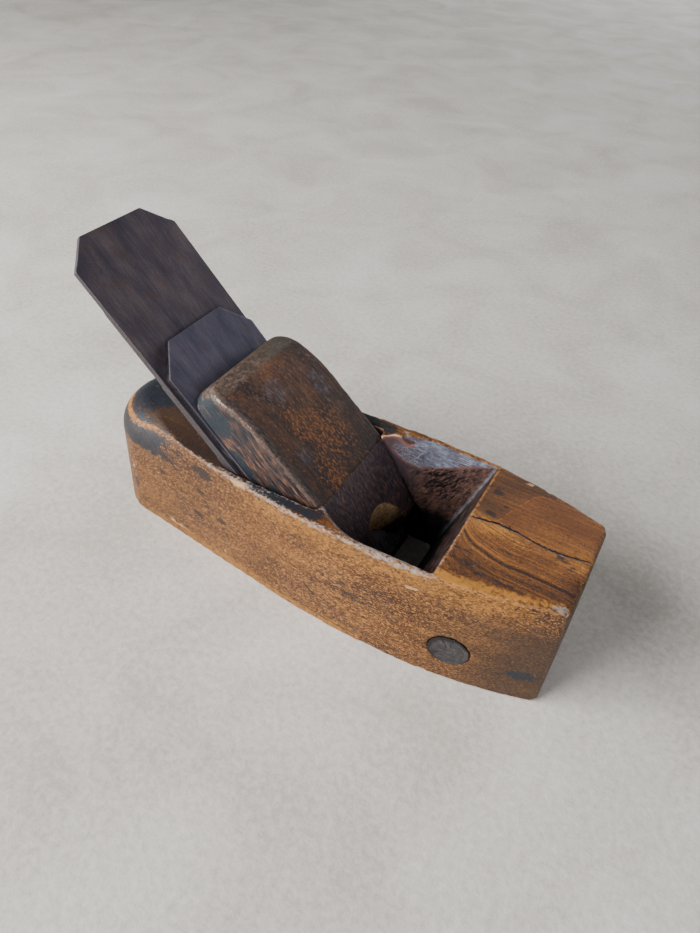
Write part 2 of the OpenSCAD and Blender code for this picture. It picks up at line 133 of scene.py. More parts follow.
# Places on the wedge, the same way, up the iron's face, across it and off it
EMBER_PLACES = [
    ((70, -3, 25), (20, 14, 8)), ((58, 8, 25), (14, 10, 8)), ((80, 6, 24), (12, 8, 8))]
WEDGE_STAIN_PLACES = [
    ((96, 4, 22), (16, 10, 8)), ((86, -16, 24), (14, 8, 8)), ((70, 14, 25), (10, 7, 6))]
WEDGE_PAINT_PLACES = [
    ((102, 25.5, 9.5), (13.5, 8, 8.5)), ((60, 25.5, 10), (13, 4, 6)), ((80, 25.5, 5), (12, 4, 3))]
# Painted glints on the wedge
WEDGE_GLINT_PLACES = [((104, 24, 18), (9, 6, 5)), ((92, 22, 22), (8, 6, 4))]
# The arch in the wedge's lower end: how far its middle lies off the wedge's own, and where its wall
# is looked for, across from there and up the iron's face
ARCH_OFF = 1.5 * MM
ARCH_HALF = 17 * MM
ARCH_FROM, ARCH_TO = 17.5 * MM, 34 * MM

# The camera: its turn, tilt and roll in degrees, its place and the nearest and farthest that it
# sees in metres, its focal length and the picture's height in pixels, and its sensor in millimetres
CAMERA_TURNS = (27.4526, 42.8318, 3.5881)
CAMERA_PLACE = (0.1027014, -0.1827134, 0.2477449)
CAMERA_SIGHT = (0.01, 20)
FOCAL_LENGTH = 701.68
PICTURE_HEIGHT = 933
SENSOR = 36
# Half the floor's side and the lights' aim, in metres
FLOOR_HALF = 4
LIGHT_AIM = (0, 0, 0.03)


def bench(along, off, foot):
    """Lays a piece flat: X along it, Y towards the near side and Z off its face."""
    turn = Matrix((along, Vector((0, -1, 0)), off)).transposed().to_4x4()
    return Matrix.Translation(foot) @ turn


FACE_BENCH = bench(UP_FACE, OFF_FACE, FACE_FOOT)


def cloud(points, size, seed):
    """Smooth random values of about -1 to 1 in lumps of the given size, in metres."""
    cells_across, layers, gain = 32, 3, 1.6
    rng = np.random.default_rng(seed)
    total, weight, weights = 0, 1.0, 0.0
    for _ in range(layers):
        cells = rng.random((cells_across,) * 3) * 2 - 1
        p = points / size + rng.random(3) * cells_across
        low = np.floor(p).astype(int)
        f = p - low
        f = f * f * (3 - 2 * f)
        low %= cells_across
        high = (low + 1) % cells_across
        value = 0
        for corner in np.ndindex(2, 2, 2):
            wx, wy, wz = (f[:, k] if far else 1 - f[:, k] for k, far in enumerate(corner))
            place = tuple((high if far else low)[:, k] for k, far in enumerate(corner))
            value = value + wx * wy * wz * cells[place]
        total = total + value * weight
        weights += weight
        weight *= 0.5
        size *= 0.5
    return total / weights * gain


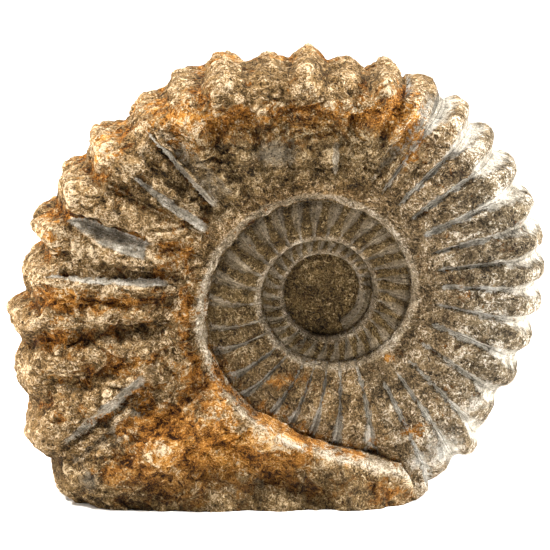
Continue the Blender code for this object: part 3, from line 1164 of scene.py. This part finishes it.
@dataclass(frozen=True)
class SandGrain:
    """The granular look that both finishes of the stone use, as one shader group."""

    texture: Texture = Texture(3.0, 0.6, 0.4)
    crumbly: Texture = Texture(3.0, 0.6, 1.6)
    curled: Texture = Texture(2.5, 0.6, 1.4)
    fine_share: float = 0.65
    spread: float = 3.2
    pit_edge: Span = (0.42, 0.3)
    pit_cell: Span = (0.7, 0.3)
    ridge: Span = (0.06, 0.0)
    crease_place: float = 0.41
    crease: Span = (0.035, 0.0)
    grain_height: float = 0.5
    wrinkle_height: float = 0.55
    pit_depth: float = 0.6

    def scales(self) -> dict[str, float]:
        """The named inputs of the group and their usual values, in turns a metre but for the contrast."""
        return {"Grain scale": 760.0, "Crumb scale": 260.0, "Wrinkle scale": 125.0, "Contrast": 1.0}

    def group(self) -> bpy.types.NodeTree:
        """Draws the group.

        Returns:
            A shader group that gives how worn each point of the sand grain is, its pits, its curled
            wrinkles, and its height for a bump.
        """
        sheet = Sheet(bpy.data.node_groups.new("sand_grain", "ShaderNodeTree"))
        sheet.offer(("Vector",), "Vector", "INPUT")
        sheet.offer(tuple(self.scales()), way="INPUT")
        sheet.offer(("Grain", "Pits", "Wrinkle", "Height"))
        for item in sheet.tree.interface.items_tree:
            if item.name in self.scales():
                item.default_value = self.scales()[item.name]
        given = sheet.add("NodeGroupInput").outputs
        vector = {"Vector": given["Vector"]}
        fine = sheet.noise(self.texture, {**vector, "Scale": given["Grain scale"]})
        crumb = sheet.noise(self.crumbly, {**vector, "Scale": given["Crumb scale"]})
        cells = sheet.add("ShaderNodeTexVoronoi", {**vector, "Scale": given["Crumb scale"]})
        both = sheet.total(sheet.product(fine, self.fine_share), sheet.product(crumb, 1 - self.fine_share))
        spread = sheet.product(sheet.less(both, 0.5), sheet.product(given["Contrast"], self.spread))
        grain = sheet.math("ADD", spread, 0.5, clamp=True)
        cell = sheet.remap(cells.outputs["Distance"], self.pit_cell)
        pits = sheet.product(sheet.remap(crumb, self.pit_edge), cell)
        wrinkle = self.wrinkle(sheet, sheet.noise(self.curled, {**vector, "Scale": given["Wrinkle scale"]}))
        height = sheet.total(
            sheet.product(grain, self.grain_height),
            sheet.product(wrinkle, self.wrinkle_height),
            sheet.product(pits, -self.pit_depth),
        )
        sheet.add("NodeGroupOutput", {"Grain": grain, "Pits": pits, "Wrinkle": wrinkle, "Height": height})
        return sheet.tree

    def wrinkle(self, sheet: Sheet, curls: Socket) -> Socket:
        """Curled wrinkles, 1 on a ridge and -1 in the crease beside it.

        Args:
            sheet: the node tree that is being drawn.
            curls: the noise whose middle line the wrinkles follow.

        Returns:
            The wrinkles, from -1 to 1.
        """
        ridge = sheet.remap(sheet.math("ABSOLUTE", sheet.less(curls, 0.5)), self.ridge)
        crease = sheet.remap(sheet.math("ABSOLUTE", sheet.less(curls, self.crease_place)), self.crease)
        return sheet.less(ridge, crease)


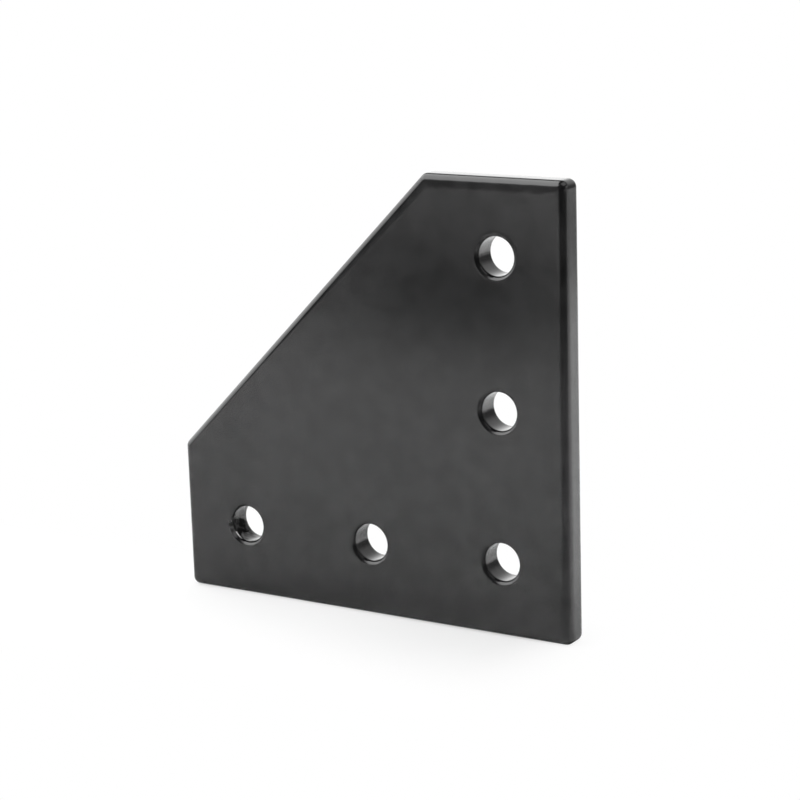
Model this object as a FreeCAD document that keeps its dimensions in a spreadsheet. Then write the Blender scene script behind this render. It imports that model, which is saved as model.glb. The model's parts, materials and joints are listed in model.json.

##############################

### To be done
Using the data above, restate word for word the lines from its opening line through the line that contains "FACE_BENCH = bench(UP_FACE, OFF_FACE, FACE_FOOT)", and no more.

### Expected answer
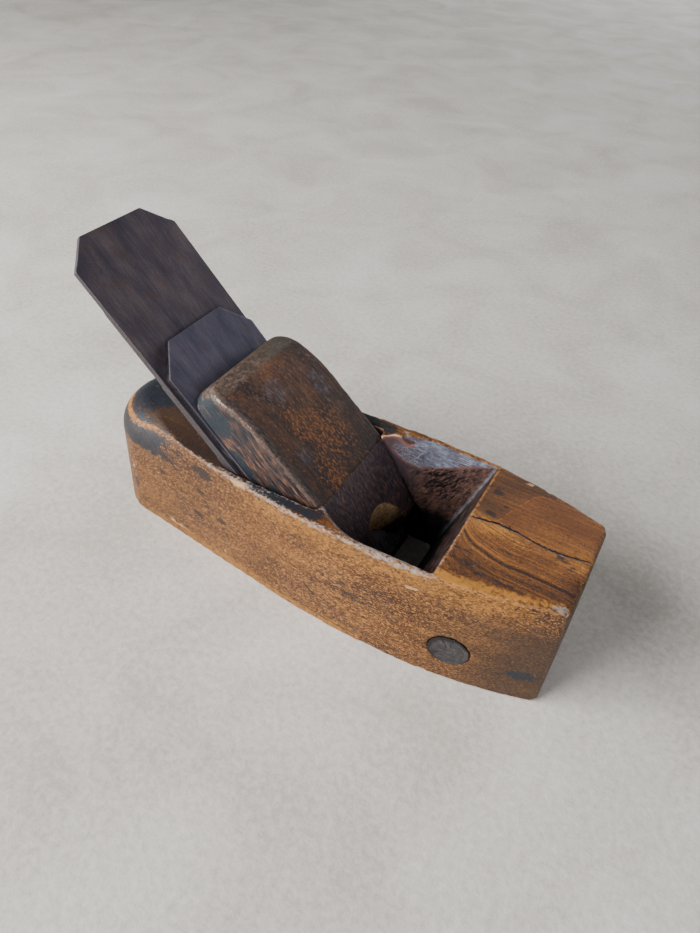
Write part 2 of the OpenSCAD and Blender code for this picture. It picks up at line 133 of scene.py. More parts follow.
# Places on the wedge, the same way, up the iron's face, across it and off it
EMBER_PLACES = [
    ((70, -3, 25), (20, 14, 8)), ((58, 8, 25), (14, 10, 8)), ((80, 6, 24), (12, 8, 8))]
WEDGE_STAIN_PLACES = [
    ((96, 4, 22), (16, 10, 8)), ((86, -16, 24), (14, 8, 8)), ((70, 14, 25), (10, 7, 6))]
WEDGE_PAINT_PLACES = [
    ((102, 25.5, 9.5), (13.5, 8, 8.5)), ((60, 25.5, 10), (13, 4, 6)), ((80, 25.5, 5), (12, 4, 3))]
# Painted glints on the wedge
WEDGE_GLINT_PLACES = [((104, 24, 18), (9, 6, 5)), ((92, 22, 22), (8, 6, 4))]
# The arch in the wedge's lower end: how far its middle lies off the wedge's own, and where its wall
# is looked for, across from there and up the iron's face
ARCH_OFF = 1.5 * MM
ARCH_HALF = 17 * MM
ARCH_FROM, ARCH_TO = 17.5 * MM, 34 * MM

# The camera: its turn, tilt and roll in degrees, its place and the nearest and farthest that it
# sees in metres, its focal length and the picture's height in pixels, and its sensor in millimetres
CAMERA_TURNS = (27.4526, 42.8318, 3.5881)
CAMERA_PLACE = (0.1027014, -0.1827134, 0.2477449)
CAMERA_SIGHT = (0.01, 20)
FOCAL_LENGTH = 701.68
PICTURE_HEIGHT = 933
SENSOR = 36
# Half the floor's side and the lights' aim, in metres
FLOOR_HALF = 4
LIGHT_AIM = (0, 0, 0.03)


def bench(along, off, foot):
    """Lays a piece flat: X along it, Y towards the near side and Z off its face."""
    turn = Matrix((along, Vector((0, -1, 0)), off)).transposed().to_4x4()
    return Matrix.Translation(foot) @ turn


FACE_BENCH = bench(UP_FACE, OFF_FACE, FACE_FOOT)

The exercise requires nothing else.